The report notes that North Carolina is facing an increasing penetration of renewable energy amid pressure to decrease coal-fired electricity production. “We believe that now is the appropriate time to consider the role that energy storage may play in the state’s future power system. Energy storage can help ensure reliable service, decrease costs to rate payers, and reduce the environmental impacts of electricity production,” the report said.

A team of experts from North Carolina State and North Carolina Central University was given the task by the legislature of assessing the potential for energy storage in the state under a bill signed in 2017. The study team looked at a wide range of potential benefits and challenges to energy storage in a state where the technology is just getting off the ground.

The group was dubbed the NC Policy Collaboratory and looked at battery, stored hydropower, and ice thermal storage. Because of the ability needed to store electricity for literally a rainy day, the group focused on three issues: identifying regulatory steps needed to allow energy storage expansion to proceed, including assisting local governments with decisions on zoning and other land-use permitting; determining what policies are necessary to make energy storage cost effective; and recommending steps that will increase the pace of energy storage deployment.

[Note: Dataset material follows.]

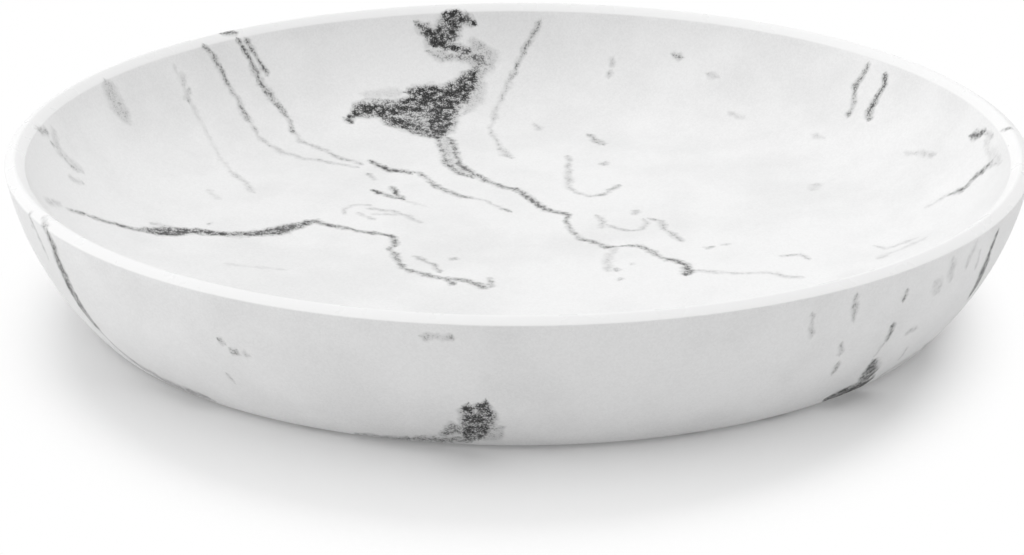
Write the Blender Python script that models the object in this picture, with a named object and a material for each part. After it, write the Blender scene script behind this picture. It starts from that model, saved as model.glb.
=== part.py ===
"""A round, shallow soap dish cast in white marble-look resin, on four self-adhesive non-slip pads.

Metres, +Z up. The origin is on the surface that the dish stands on, under the centre of the bowl."""

import math

import bmesh
import bpy
from mathutils import Vector

# Outside of the dish
OUTER_DIAMETER = 0.124
BODY_HEIGHT = 0.0185
RIM_LEAN_DEG = 10.6
BASE_INSET = 0.0094
BASE_EDGE_RADIUS = 0.0014

# The lip: a tight crest between two nearly flat flanks, each given by its slope at top and bottom
LIP_WIDTH = 0.00245
CREST_RADIUS = 0.0005
CREST_TURN_DEG = 34.0
OUTER_FLANK_TURN_DEG = 42.0
INNER_FLANK_TURN_DEG = 50.0

# Inside of the bowl
FLOOR_THICKNESS = 0.0042
FLOOR_ARC_RADIUS = 0.6
BOWL_CORNER_RADIUS = 0.020

# Non-slip pads, in shallow seats cast in the underside
PAD_COUNT = 4
PAD_DIAMETER = 0.009
PAD_THICKNESS = 0.001
PAD_EDGE_RADIUS = 0.0002
PAD_MARGIN = 0.0045
STAND_OFF = 0.0003
ADHESIVE_FILM = 0.0003
SEAT_SIDE_GAP = 0.0003

# Fineness of the round shapes
TURN_STEPS = 96
PAD_STEPS = 32
SEAT_STEPS = 32
BODY_SHARP_DEG = 14.0
PAD_SHARP_DEG = 50.0

rim_radius = OUTER_DIAMETER / 2
base_z = STAND_OFF
top_z = base_z + BODY_HEIGHT


def clear_scene():
    for old in list(bpy.data.objects):
        bpy.data.objects.remove(old, do_unlink=True)


def plain_material(name, colour, roughness):
    """A non-metal Principled material of one colour."""
    material = bpy.data.materials.new(name)
    material.use_nodes = True
    shader = material.node_tree.nodes["Principled BSDF"]
    shader.inputs["Base Color"].default_value = (*colour, 1.0)
    shader.inputs["Roughness"].default_value = roughness
    shader.inputs["Metallic"].default_value = 0.0
    return material


def new_object(name, bm, material, parent=None):
    mesh = bpy.data.meshes.new(name)
    bm.to_mesh(mesh)
    bm.free()
    obj = bpy.data.objects.new(name, mesh)
    bpy.context.collection.objects.link(obj)
    if material:
        mesh.materials.append(material)
    obj.parent = parent
    return obj


def smooth(obj, sharp_deg):
    obj.data.shade_smooth()
    obj.data.set_sharp_from_angle(angle=math.radians(sharp_deg))


def bearing(centre, point):
    """The angle at which a centre sees a point of the profile, from straight out."""
    return math.atan2(point.y - centre.y, point.x - centre.x)


def arc(centre, radius, start, end, steps):
    """The points of an arc in the profile, both ends included."""
    angles = [start + (end - start) * i / steps for i in range(steps + 1)]
    return [centre + radius * Vector((math.cos(a), math.sin(a))) for a in angles]


def inner_crossing(centre_a, radius_a, centre_b, radius_b):
    """The crossing of two circles that lies nearer to the dish's axis."""
    between = centre_b - centre_a
    distance = between.length
    along = (radius_a**2 - radius_b**2 + distance**2) / (2 * distance)
    aside = math.sqrt(radius_a**2 - along**2)
    unit = between / distance
    foot = centre_a + along * unit
    normal = Vector((-unit.y, unit.x))
    return min(foot + aside * normal, foot - aside * normal, key=lambda point: point.x)


def lip_flank(turn_deg, side):
    """The lip from its crest down to one edge, outwards for side 1 and inwards for side -1."""
    crest_turn = math.radians(CREST_TURN_DEG)
    turn = math.radians(turn_deg)
    crest_centre = Vector((rim_radius - LIP_WIDTH / 2, top_z - CREST_RADIUS))
    flank_spread = LIP_WIDTH / 2 - CREST_RADIUS * math.sin(crest_turn)
    flank_radius = flank_spread / (math.sin(turn) - math.sin(crest_turn))
    joint = Vector((side * math.sin(crest_turn), math.cos(crest_turn)))
    flank_centre = crest_centre + (CREST_RADIUS - flank_radius) * joint
    up = math.pi / 2
    crest = arc(crest_centre, CREST_RADIUS, up, up - side * crest_turn, 3)
    flank = arc(flank_centre, flank_radius, up - side * crest_turn, up - side * turn, 2)
    return crest + flank[1:]


def wall_circle():
    """The circle of the outer wall: through the rim and the base's corner, leaning in at the rim."""
    rim = lip_flank(OUTER_FLANK_TURN_DEG, 1)[-1]
    corner = Vector((rim_radius - BASE_INSET, base_z))
    lean = math.radians(RIM_LEAN_DEG)
    chord_lean = math.atan2(rim.x - corner.x, rim.y - corner.y)
    radius = (rim - corner).length / (2 * math.sin(chord_lean - lean))
    return rim - radius * Vector((math.cos(lean), -math.sin(lean))), radius


def base_edge_circle(wall_centre, wall_radius):
    """The circle that rounds the base's edge: inside the wall's circle and on the underside."""
    rise = wall_centre.y - base_z - BASE_EDGE_RADIUS
    reach = math.sqrt((wall_radius - BASE_EDGE_RADIUS) ** 2 - rise**2)
    return Vector((wall_centre.x + reach, base_z + BASE_EDGE_RADIUS))


def dish_profile():
    """(radius, height) points of the cast body, from under its centre round the lip to the bowl's centre."""
    wall_centre, wall_radius = wall_circle()
    edge_centre = base_edge_circle(wall_centre, wall_radius)
    outer_lip = lip_flank(OUTER_FLANK_TURN_DEG, 1)
    inner_lip = lip_flank(INNER_FLANK_TURN_DEG, -1)
    floor_centre = Vector((0.0, base_z + FLOOR_THICKNESS + FLOOR_ARC_RADIUS))
    corner_centre = inner_crossing(
        inner_lip[-1], BOWL_CORNER_RADIUS,
        floor_centre, FLOOR_ARC_RADIUS - BOWL_CORNER_RADIUS,
    )
    edge_turn = bearing(wall_centre, edge_centre)
    rim_turn = -math.radians(RIM_LEAN_DEG)
    corner_turn = bearing(corner_centre, inner_lip[-1])
    floor_turn = bearing(floor_centre, corner_centre)
    down = -math.pi / 2

    underside = [Vector((0.0, base_z))]
    base_edge = arc(edge_centre, BASE_EDGE_RADIUS, down, edge_turn, 4)
    outer_wall = arc(wall_centre, wall_radius, edge_turn, rim_turn, 9)
    bowl_corner = arc(corner_centre, BOWL_CORNER_RADIUS, corner_turn, floor_turn, 10)
    bowl_floor = arc(floor_centre, FLOOR_ARC_RADIUS, floor_turn, down, 4)
    bowl_floor[-1].x = 0.0
    outside = underside + base_edge + outer_wall[1:] + outer_lip[-2::-1]
    return outside + inner_lip[1:] + bowl_corner[1:] + bowl_floor[1:]


def pad_places():
    """The centres of the pads on their circle, inside the flat of the underside."""
    wall_centre, wall_radius = wall_circle()
    flat_radius = base_edge_circle(wall_centre, wall_radius).x
    circle_radius = flat_radius - PAD_MARGIN - PAD_DIAMETER / 2
    turns = [2 * math.pi * (i + 0.5) / PAD_COUNT for i in range(PAD_COUNT)]
    return [(circle_radius * math.cos(turn), circle_radius * math.sin(turn)) for turn in turns]


def turned_body(material, parent):
    """The cast body, turned from its profile."""
    bm = bmesh.new()
    points = [bm.verts.new((point.x, 0.0, point.y)) for point in dish_profile()]
    edges = [bm.edges.new(pair) for pair in zip(points, points[1:])]
    bmesh.ops.spin(
        bm, geom=points + edges, cent=(0, 0, 0), axis=(0, 0, 1),
        angle=2 * math.pi, steps=TURN_STEPS, use_merge=True,
    )
    bmesh.ops.remove_doubles(bm, verts=bm.verts[:], dist=1e-6)
    bmesh.ops.recalc_face_normals(bm, faces=bm.faces[:])
    body = new_object("dish_body", bm, material, parent)
    smooth(body, BODY_SHARP_DEG)
    return body


def upright_disc(name, diameter, low, high, steps, place, material, parent, edge_radius=0.0):
    """A round disc between two heights, its edges rounded where a radius is given."""
    bm = bmesh.new()
    bmesh.ops.create_cone(
        bm, cap_ends=True, segments=steps, radius1=diameter / 2, radius2=diameter / 2, depth=high - low,
    )
    if edge_radius:
        rims = [edge for edge in bm.edges if abs(edge.verts[0].co.z - edge.verts[1].co.z) < (high - low) / 2]
        bmesh.ops.bevel(
            bm, geom=rims, offset=edge_radius, offset_type="OFFSET", segments=2, profile=0.5,
            affect="EDGES",
        )
    disc = new_object(name, bm, material, parent)
    disc.location = (*place, (low + high) / 2)
    return disc


def cut_pad_seats(body, parent):
    """Shallow round seats in the underside, one over each pad."""
    depth = PAD_THICKNESS + ADHESIVE_FILM - STAND_OFF
    for number, place in enumerate(pad_places(), 1):
        cutter = upright_disc(
            f"seat_cutter_{number}", PAD_DIAMETER + 2 * SEAT_SIDE_GAP, base_z - depth, base_z + depth,
            SEAT_STEPS, place, None, parent,
        )
        cutter.hide_render = True
        cutter.display_type = "WIRE"
        cut = body.modifiers.new(f"seat_{number}", "BOOLEAN")
        cut.operation = "DIFFERENCE"
        cut.object = cutter


def foot_pads(material, parent):
    for number, place in enumerate(pad_places(), 1):
        pad = upright_disc(
            f"foot_pad_{number}", PAD_DIAMETER, 0.0, PAD_THICKNESS, PAD_STEPS, place, material, parent,
            PAD_EDGE_RADIUS,
        )
        smooth(pad, PAD_SHARP_DEG)


clear_scene()
soap_dish = bpy.data.objects.new("soap_dish", None)
bpy.context.collection.objects.link(soap_dish)
cast_resin = plain_material("cast_resin", (0.86, 0.86, 0.86), 0.35)
pad_foam = plain_material("pad_foam", (0.55, 0.55, 0.54), 0.8)
dish_body = turned_body(cast_resin, soap_dish)
cut_pad_seats(dish_body, soap_dish)
foot_pads(pad_foam, soap_dish)
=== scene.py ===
import math

import bpy
import numpy as np
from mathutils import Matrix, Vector


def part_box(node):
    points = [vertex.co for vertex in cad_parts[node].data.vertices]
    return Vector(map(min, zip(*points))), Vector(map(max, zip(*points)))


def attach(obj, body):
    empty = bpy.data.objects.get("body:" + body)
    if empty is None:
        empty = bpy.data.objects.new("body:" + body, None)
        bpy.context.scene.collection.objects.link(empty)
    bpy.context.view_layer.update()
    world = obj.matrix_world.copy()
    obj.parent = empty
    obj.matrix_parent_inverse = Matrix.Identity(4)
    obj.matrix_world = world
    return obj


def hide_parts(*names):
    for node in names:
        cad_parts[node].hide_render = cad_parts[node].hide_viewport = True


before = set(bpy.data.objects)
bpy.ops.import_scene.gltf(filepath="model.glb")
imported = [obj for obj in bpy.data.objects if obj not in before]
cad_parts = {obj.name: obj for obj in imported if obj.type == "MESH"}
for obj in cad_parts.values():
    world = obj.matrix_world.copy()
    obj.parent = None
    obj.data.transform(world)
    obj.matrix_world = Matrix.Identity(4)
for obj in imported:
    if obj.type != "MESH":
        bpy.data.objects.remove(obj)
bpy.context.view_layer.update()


# The dish is one casting of polyester resin filled with white marble powder. Black and grey pigment
# is dribbled into the open mould first, so it lies in veins at the surface. The casting is turned
# over, its underside is ground flat, and the lip is rubbed down and polished by hand.

TURN_STEPS = 384
BASE_EDGE_STEPS = 6
WALL_STEPS = 34
LIP_STEPS = 4
BOWL_CORNER_STEPS = 44
FLOOR_STEPS = 80
MERGE_DISTANCE = 0.000001
SMOOTH_ANGLE = math.radians(20)
RIM_LEAN = math.radians(10.6)
BASE_INSET = 0.0094
BASE_EDGE_RADIUS = 0.0014
GROUND_MARGIN = 0.001
LIP_WIDTH = 0.00245
CREST_RADIUS = 0.0005
CREST_TURN = math.radians(31)
OUTER_FLANK_TURN = math.radians(38)
INNER_FLANK_TURN = math.radians(45)
OUTER_LIP_EASE = 0.00011
INNER_LIP_EASE = 0.00008
FLOOR_THICKNESS = 0.0042
FLOOR_ARC_RADIUS = 0.6
BOWL_CORNER_RADIUS = 0.020
SEAT_CLEARANCE = 0.0003
SEAT_SIDES = 64

PADS = ["foot_pad_1", "foot_pad_2", "foot_pad_3", "foot_pad_4"]

body_low, body_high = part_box("dish_body")
rim_radius = (body_high.x - body_low.x) / 2
base_z = body_low.z
top_z = body_high.z


def arc(centre, radius, start, end, steps):
    """The points of an arc in the profile, both ends included."""
    turns = [start + (end - start) * i / steps for i in range(steps + 1)]
    return [centre + radius * Vector((math.cos(turn), math.sin(turn))) for turn in turns]


def bearing(centre, point):
    return math.atan2(point.y - centre.y, point.x - centre.x)


def inner_crossing(centre_a, radius_a, centre_b, radius_b):
    """The crossing of two circles that lies nearer to the dish's axis."""
    between = centre_b - centre_a
    along = (radius_a**2 - radius_b**2 + between.length_squared) / (2 * between.length)
    aside = math.sqrt(radius_a**2 - along**2)
    unit = between.normalized()
    normal = Vector((-unit.y, unit.x))
    crossings = [centre_a + along * unit + side * aside * normal for side in (-1, 1)]
    return min(crossings, key=lambda point: point.x)


def lip_flank(turn, side):
    """The lip from its crest down to one edge: a tight crest that runs on into a flatter flank."""
    crest = Vector((rim_radius - LIP_WIDTH / 2, top_z))
    spread = LIP_WIDTH / 2 - CREST_RADIUS * math.sin(CREST_TURN)
    flank_radius = spread / (math.sin(turn) - math.sin(CREST_TURN))
    crest_centre = crest - Vector((0, CREST_RADIUS))
    joint = Vector((side * math.sin(CREST_TURN), math.cos(CREST_TURN)))
    flank_centre = crest_centre + (CREST_RADIUS - flank_radius) * joint
    up = math.pi / 2
    joint_turn = up - side * CREST_TURN
    crest_arc = arc(crest_centre, CREST_RADIUS, up, joint_turn, LIP_STEPS)
    return crest_arc + arc(flank_centre, flank_radius, joint_turn, up - side * turn, LIP_STEPS)[1:]


def eased(before, corner, after, ease):
    """A corner of the profile, rounded between the two points that lie one ease away from it."""
    start = corner + ease * (before - corner).normalized()
    end = corner + ease * (after - corner).normalized()
    shares = [step / LIP_STEPS for step in range(LIP_STEPS + 1)]
    return [(1 - t) ** 2 * start + 2 * t * (1 - t) * corner + t**2 * end for t in shares]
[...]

“We recommended a range of options rather than championing any specific approach,” said Joseph DeCarolis an associate professor at North Carolina State, who is also a member of the study team. “Proponents of a particular energy storage strategy could be dissatisfied, but our job was to outline the costs and benefits, opportunities and challenges, associated with energy storage.”

North Carolina is just getting started in the development of energy storage. The entire state has just 1 MW of battery storage online, although Duke Energy, the region’s primary electric company, has announced plans to invest $500 million to deploy 300 MW of new capacity over the next 15 years in both North and South Carolina. Ice storage, in fact, is the current leader in energy storage with 80 operational systems providing cooling at major commercial complexes throughout the region.

One particular change the policy group saw on the horizon was the storage of power downstream from wind farms and fossil-fuel plants. Storing electricity on microgrids and at substations could change the entire definition of energy storage to a source of power. That new definition, the panel said, would influence the economics of storage facilities in areas including taxes and cost-recovery rates.

But the primary role of energy storage will be as part of the toolkit of larger renewable and conventional power generators looking to smooth out periods of peak demand. “Energy storage has value beyond its relevance to renewable energy,” said DeCarolis. “For example, power utilities have to balance electricity generation with consumer demand. Energy storage gives utilities a potentially more efficient way to do this, driving down costs.”